So many requests for the formation of a Children's Department have been received by the National Association that a committee has been appointed to consider this matter and, if it seems feasible, to organize a juvenile auxiliary and to prepare a curriculum to be used in the work. In its struggle for equality of opportunity for colored people the Association has interested itself in a number of cases affecting children and young people. 


One of these is the case of Sara Rector, a little colored girl living about eight miles from Muskogee, Okla., on whose land oil was discovered. Records of the Indian Office show that Sarah, a Negro child, when three years old,was enrolled as a Creek freedman. Under the law then in force, citizens of the Creek nation were allotted land by the government or were paid money in lieu of the land  to which they were entitled. In this way this little girl came into possession of ninety acres which it later developed was valuable oil land and which, since October, 1913, has paid her royalties almost $55,000. Sarah is now about eleven years old and one of a family of six children who, up to about a year ago, were living with their parents on land belonging to the mother in a shack with only one bed for the entire family. 

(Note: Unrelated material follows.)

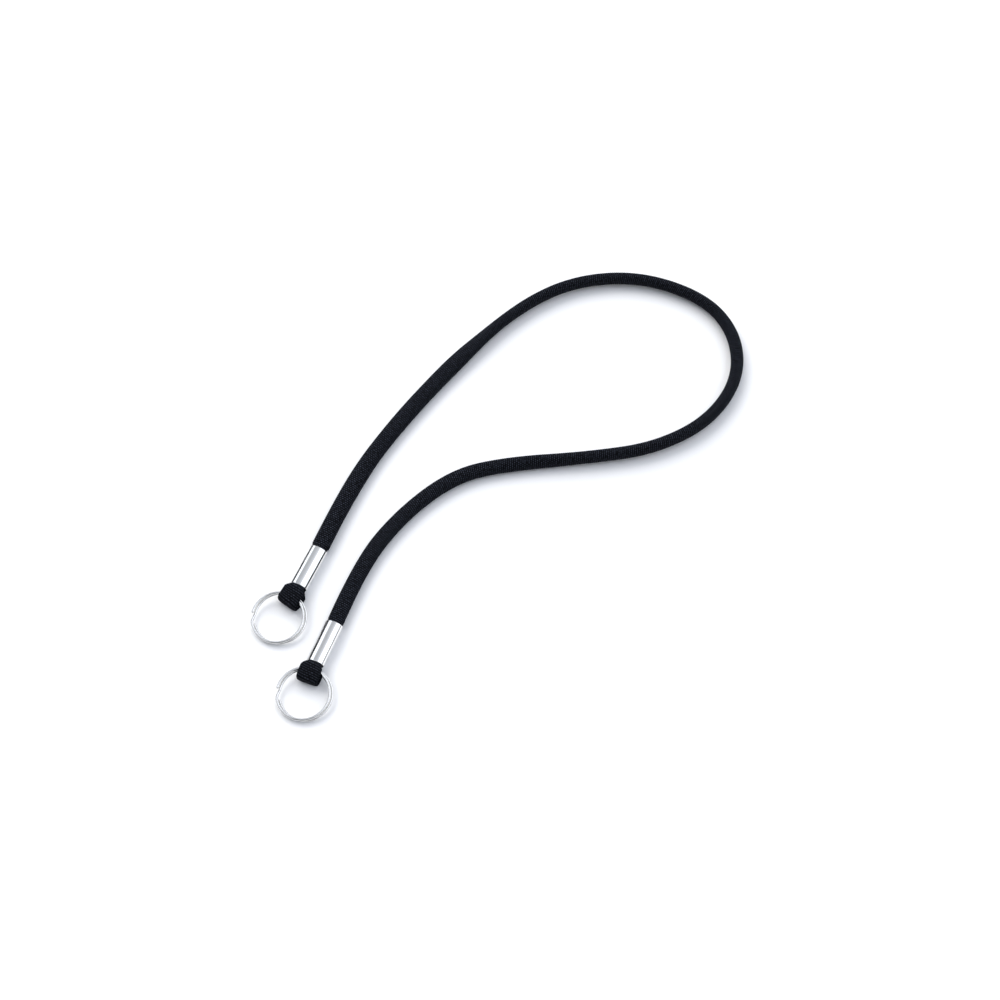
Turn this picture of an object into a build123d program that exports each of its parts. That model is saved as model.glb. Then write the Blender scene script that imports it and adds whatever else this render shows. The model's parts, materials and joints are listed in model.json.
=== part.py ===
from build123d import *
from math import asin, atan2, cos, degrees, pi, radians, sin, tan
import os

# Eyeglass retainer strap: a soft knitted tube that goes round the neck. Each end is folded round a
# split ring and held by an oval crimp ferrule. Everything lies on the plane z = 0, in millimetres.
# Origin: middle of the two end fittings, on that plane. +X right, +Y towards the neck loop, +Z up.

# The knitted tube
strap_diameter = 6.4       # a plain round tube for an oval one 7.8 by 5.4, much the same in area

# The ferrule, an oval sleeve with a lengthwise butt seam underneath
ferrule_length = 20.0
ferrule_width = 8.2
ferrule_height = 6.4
ferrule_wall = 0.5
ferrule_edge_radius = 0.2
seam_gap = 0.3
seam_depth = 2.0           # of the cut that opens the seam, more than the wall
layer_clearance = 0.03     # round the two layers of strap in the ferrule, and between them

# The end loop, a band of pressed strap folded round the ring
band_thickness = 1.4
band_width = 9.4
band_neck_width = 7.6      # where it comes out of the ferrule
band_neck_height = 4.8
loop_rise = 0.8            # the fold stands this much above the ferrule, where the ring lifts it
loop_gap = 0.8             # from the ferrule's mouth to the loop's own body
shoulder_end = 1.5         # from here out the band has its full height
full_width_from = 3.4      # and from here its full width
eye_start = 1.0            # where the two layers part
eye_full_from = 1.6        # from here out they are as far apart as they get
fold_radius = 2.6          # the round of the fold, seen from its side
eye_radius = 1.2           # and inside it
fold_corner_radius = 1.8

# The split ring, two turns of round wire with a short crossover
ring_outer_diameter = 25.0
wire_diameter = 1.2
turn_pitch = 1.22
crossover_angle = 24.0     # degrees of the ring where the wire climbs from one turn to the next
turn_offset = 1.0          # how far the two turns are out of line with each other
ring_near_height = 4.2     # the fold holds that side of the ring this high

# The flexing line of each end loop, near the top of the ferrule's mouth
flex_inset = 0.6
flex_drop = 0.2            # below the top of the ferrule

# Where the strap's middle line goes between the two ferrules: corners of straight runs
strap_route = [
    (8.0, 39.5), (22.1, 71.1), (40.8, 104.1), (70.5, 141.4), (98.3, 168.8), (124.8, 183.8),
    (157.3, 186.2), (187.5, 172.9), (200.0, 152.1), (199.6, 127.6), (184.3, 104.9), (159.2, 91.2),
    (131.6, 86.4), (87.6, 82.0), (66.3, 75.1), (44.0, 56.4), (27.7, 30.9), (16.5, 3.3),
]

# Each end: the side of the wearer's head, the route point at its ferrule and the next one in, the
# loop from the ferrule's mouth to the outside of its fold and how far it is swung to one side, how
# far the ring's middle is from the mouth, how far the ring has swung round in its loop and where on
# it the crossover lies. The angles are in degrees from the ferrule's own direction.
ends = [
    ("left", strap_route[0], strap_route[1], 10.2, -5.0, 16.6, -4.0, -62.0),
    ("right", strap_route[-1], strap_route[-2], 9.5, 3.0, 14.4, 6.0, -74.0),
]

# Worked out from the sizes above
middle_height = ferrule_height / 2
ring_radius = (ring_outer_diameter - wire_diameter) / 2 - turn_offset / 2
turns_height = turn_pitch + wire_diameter
ring_tilt = asin((ring_near_height - turns_height / 2) / (2 * ring_radius))
ring_middle_height = (ring_near_height + turns_height / 2) / 2


def run_turns(points):
    """The shorter run beside each corner of the route, and the turn there in degrees."""
    corners = []
    for before, corner, after in zip(points, points[1:], points[2:]):
        run_in = Vector(*corner) - Vector(*before)
        run_out = Vector(*after) - Vector(*corner)
        corners.append((min(run_in.length, run_out.length), run_in.get_angle(run_out)))
    return corners


def neck_strap():
    """The free stretch of the strap: straight runs joined by the largest arcs that fit."""
    corners = run_turns(strap_route)
    radii = [0.45 * run / tan(radians(turn) / 2) for run, turn in corners]
    print("turns, degrees:", [round(turn, 1) for run, turn in corners])
    print("arc radii, mm:", [round(radius, 1) for radius in radii])
    points = [(x, y, middle_height) for x, y in strap_route]
    path = FilletPolyline(*points, radius=radii)
    section = Plane(origin=path @ 0, z_dir=path % 0) * Circle(strap_diameter / 2)
    tube = sweep(section, path=path)
    expected = pi * (strap_diameter / 2) ** 2 * path.length
    print(f"strap: {path.length:.1f} mm long, {tube.volume:.0f} mm3, section x length {expected:.0f}")
    return tube


def oval(width, height):
    """An upright oval section across the ferrule's axis."""
    return Plane.YZ * Ellipse(width / 2, height / 2)


def ferrule():
    """The sleeve, from -length to 0 along +X, its mouth for the end loop at 0."""
    back = Pos(-ferrule_length, 0, 0)
    outside = back * extrude(oval(ferrule_width, ferrule_height), ferrule_length)
    outside = fillet(outside.edges(), ferrule_edge_radius)
    bore_width = ferrule_width - 2 * ferrule_wall
    bore_height = ferrule_height - 2 * ferrule_wall
    bore = back * extrude(oval(bore_width, bore_height), ferrule_length)
    seam = Pos(-ferrule_length / 2, 0, -ferrule_height / 2) * Box(ferrule_length, seam_gap, seam_depth)
    return outside - bore - seam


def crimped_end():
    """The two layers of strap pressed together in the ferrule: standing part above, tail below."""
    layer_width = ferrule_width - 2 * ferrule_wall - 2 * layer_clearance
    layers_height = ferrule_height - 2 * ferrule_wall - 2 * layer_clearance
    filling = Pos(-ferrule_length, 0, 0) * extrude(oval(layer_width, layers_height), ferrule_length)
    half = Box(ferrule_length, ferrule_width, ferrule_height)
    lift = (ferrule_height + layer_clearance) / 2
    upper = filling & Pos(-ferrule_length / 2, 0, lift) * half
    lower = filling & Pos(-ferrule_length / 2, 0, -lift) * half
    return Compound(children=[upper, lower])


def side_outline(corners, end, high, low, radius):
    """An outline seen from the loop's side: these inner corners, then a rounded fold at its end."""
    outline = make_face(Polyline(*corners, (end, low), (end, high), corners[0]))
    fold_corners = outline.vertices().sort_by(Axis.X)[-2:]
    return Plane.XZ * fillet(fold_corners, radius)


def end_loop(length):
    """The folded band that holds the ring, from its neck at the ferrule to its fold."""
    high = ferrule_height / 2 + loop_rise
    low = -ferrule_height / 2
    neck_high = band_neck_height / 2
    body = [(shoulder_end, high), (loop_gap, neck_high), (loop_gap, -neck_high), (shoulder_end, low)]
    solid = extrude(side_outline(body, length, high, low, fold_radius), band_width / 2, both=True)
    eye_high = high - band_thickness
    eye_low = low + band_thickness
    eye = [(eye_full_from, eye_high), (eye_start, 0), (eye_full_from, eye_low)]
    space = side_outline(eye, length - band_thickness, eye_high, eye_low, eye_radius)
    solid -= extrude(space, band_width / 2, both=True)
    neck = band_neck_width / 2
    side = band_width / 2
    plan = make_face(Polyline(
        (loop_gap, -neck), (full_width_from, -side), (length, -side), (length, side),
        (full_width_from, side), (loop_gap, neck), (loop_gap, -neck)))
    far_corners = plan.vertices().sort_by(Axis.X)[-2:]
    plan = fillet(far_corners, fold_corner_radius)
    return solid & Pos(0, 0, low) * extrude(plan, high - low)


def wire_turn(height, offset, first_angle, last_angle):
    """One turn of the ring's wire, part of a torus, and its two end points."""
    section = Plane.XZ * Pos(ring_radius, 0) * Circle(wire_diameter / 2)
    turn = revolve(section, Axis.Z, last_angle - first_angle)
    place = Pos(offset, 0, height)
    tips = [place * Pos(ring_radius * cos(radians(angle)), ring_radius * sin(radians(angle)), 0)
            for angle in (first_angle, last_angle)]
    return place * Rot(0, 0, first_angle) * turn, [tip.position for tip in tips]


def split_ring():
    """Two turns of wire about +Z, with the crossover at +X."""
    half = crossover_angle / 2
    low, low_tips = wire_turn(-turn_pitch / 2, -turn_offset / 2, half, 360 - half)
    high, high_tips = wire_turn(turn_pitch / 2, turn_offset / 2, half, 360 - half)
    climb = high_tips[0] - low_tips[1]
    crossing = Plane(origin=low_tips[1], z_dir=climb) * Cylinder(
        wire_diameter / 2, climb.length, align=(Align.CENTER, Align.CENTER, Align.MIN))
    ball = Sphere(wire_diameter / 2)
    joints = [Pos(*low_tips[1]) * ball, Pos(*high_tips[0]) * ball]
    return low + crossing + joints[0] + joints[1] + high


def fitting_places():
    """For each end: its name and the placements of its ferrule's mouth, its loop and its ring.

    The ring's near edge hangs in the loop and its far edge lies on the plane.
    """
    places = []
    for side, (x, y), (next_x, next_y), length, loop_swing, ring_distance, ring_swing, crossover in ends:
        heading = degrees(atan2(y - next_y, x - next_x))
        mouth = Pos(x, y, middle_height) * Rot(0, 0, heading) * Pos(ferrule_length, 0, 0)
        loop = mouth * Rot(0, 0, loop_swing)
        ring = mouth * Rot(0, 0, ring_swing) * Pos(ring_distance, 0, ring_middle_height - middle_height)
        ring = ring * Rot(0, degrees(ring_tilt), 0) * Rot(0, 0, crossover)
        places.append((side, length, mouth, loop, ring))
    return places


def build_nodes():
    nodes = {"neck_strap": neck_strap()}
    for side, length, mouth, loop, ring in fitting_places():
        nodes[f"{side}_ferrule"] = mouth * ferrule()
        nodes[f"{side}_crimped_end"] = mouth * crimped_end()
        nodes[f"{side}_end_loop"] = loop * end_loop(length)
        nodes[f"{side}_split_ring"] = ring * split_ring()
        flex_line = mouth * Pos(flex_inset, 0, ferrule_height / 2 - flex_drop)
        across = Vector(0, -1, 0).rotate(Axis.Z, mouth.orientation.Z)
        spin_axis = Plane(ring).z_dir
        print(side, "flex line through", flex_line.position, "along", across)
        print(side, "ring middle", ring.position, "axis", spin_axis)
    return nodes


os.makedirs("parts", exist_ok=True)
node_solids = build_nodes()
for name, solid in node_solids.items():
    solid.label = name
    export_step(solid, f"parts/{name}.step")
fittings = Compound(children=[solid for name, solid in node_solids.items() if name != "neck_strap"])
print("box of the end fittings:", fittings.bounding_box())
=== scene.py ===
# %% [markdown]
# # An eyeglass retainer strap
#
# A soft knitted strap goes round the neck. At each end it is folded round a split ring, and an oval
# metal ferrule is crimped over the fold's two legs. The lesson makes the strap, the two end loops,
# the layers pressed inside the ferrules, the ferrules and the rings, and then their finishes.
#
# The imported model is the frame: it says where each part is and how it moves. Nothing here moves it.

# %% Load the frame
import json
import math

import bmesh
import bpy
from mathutils import Matrix, Vector


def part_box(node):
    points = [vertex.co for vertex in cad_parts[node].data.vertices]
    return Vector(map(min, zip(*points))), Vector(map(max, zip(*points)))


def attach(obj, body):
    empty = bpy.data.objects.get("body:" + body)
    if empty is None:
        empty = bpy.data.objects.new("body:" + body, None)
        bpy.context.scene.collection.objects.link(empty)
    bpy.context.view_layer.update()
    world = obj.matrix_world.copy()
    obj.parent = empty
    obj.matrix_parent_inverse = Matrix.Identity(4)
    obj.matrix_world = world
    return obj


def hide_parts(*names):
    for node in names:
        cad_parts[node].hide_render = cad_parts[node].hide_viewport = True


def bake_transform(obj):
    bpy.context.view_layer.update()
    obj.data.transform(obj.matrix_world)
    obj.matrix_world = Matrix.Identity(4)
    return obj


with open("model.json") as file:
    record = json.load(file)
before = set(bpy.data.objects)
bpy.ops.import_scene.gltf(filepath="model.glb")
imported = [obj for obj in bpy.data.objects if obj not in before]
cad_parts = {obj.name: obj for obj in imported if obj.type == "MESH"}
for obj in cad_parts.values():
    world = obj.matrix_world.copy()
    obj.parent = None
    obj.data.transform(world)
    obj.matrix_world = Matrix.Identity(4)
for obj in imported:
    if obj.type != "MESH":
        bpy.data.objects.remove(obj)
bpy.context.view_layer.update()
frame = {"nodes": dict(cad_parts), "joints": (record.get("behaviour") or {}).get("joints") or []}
joints = {joint["name"]: joint for joint in frame["joints"]}
print("frame:", len(frame["nodes"]), "nodes,", len(joints), "joints")

# %% [markdown]
# ## The sizes
#
# A maker of such straps would write these on one card: the tube as it is knitted, the sleeve that
# the ferrule is pressed from, the wire of the ring. Everything below is worked out from them, so a
# wider strap or a thicker ring is one number away.

# %% Sizes in metres
MM = 0.001

strap_half_thickness = 2.7 * MM    # and 5.4 mm thick
rib_pitch = 0.95 * MM              # from one cross rib to the next
rib_depth = 0.09 * MM
rib_starts = 3                     # the ribs climb like a three-start thread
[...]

Press accounts claim that the child's income, now estimated as high as fifteen thousand dollars a month, was being administered by a white guardian while Sarah herself lived in poverty and was not even received the benefit of good schools. The Association has taken the matter up with the Children's Bureau in Washington. Miss Julia C. Lathrop, the Chief of this Bureau, became interested and is giving the matter her personal attention, corresponding with various Oklahoma officials, including Miss Kate Barnard who, as Superintendent of Charities of that State, has made such a wonderful record for progressive reforms. 

The governor of the State, the county judge and attorney all insist that the estate is being carefully administered, that anew home costing $1,700 has been erected, and that Sarah is being sent to a local school because she is too young to be sent away. They claim that the $50 a month allowed her is all that she needs at present. 

No official report has as yet been received by this Association from the Children's Bureau or Miss Barnard.

The Association is indebted for much of this data to Mr. James C. Waters, an active member of the District of Columbia Branch, who carried on considerable correspondence with Oklahoma officials and the Children's Bureau and later turned over the matter to this office.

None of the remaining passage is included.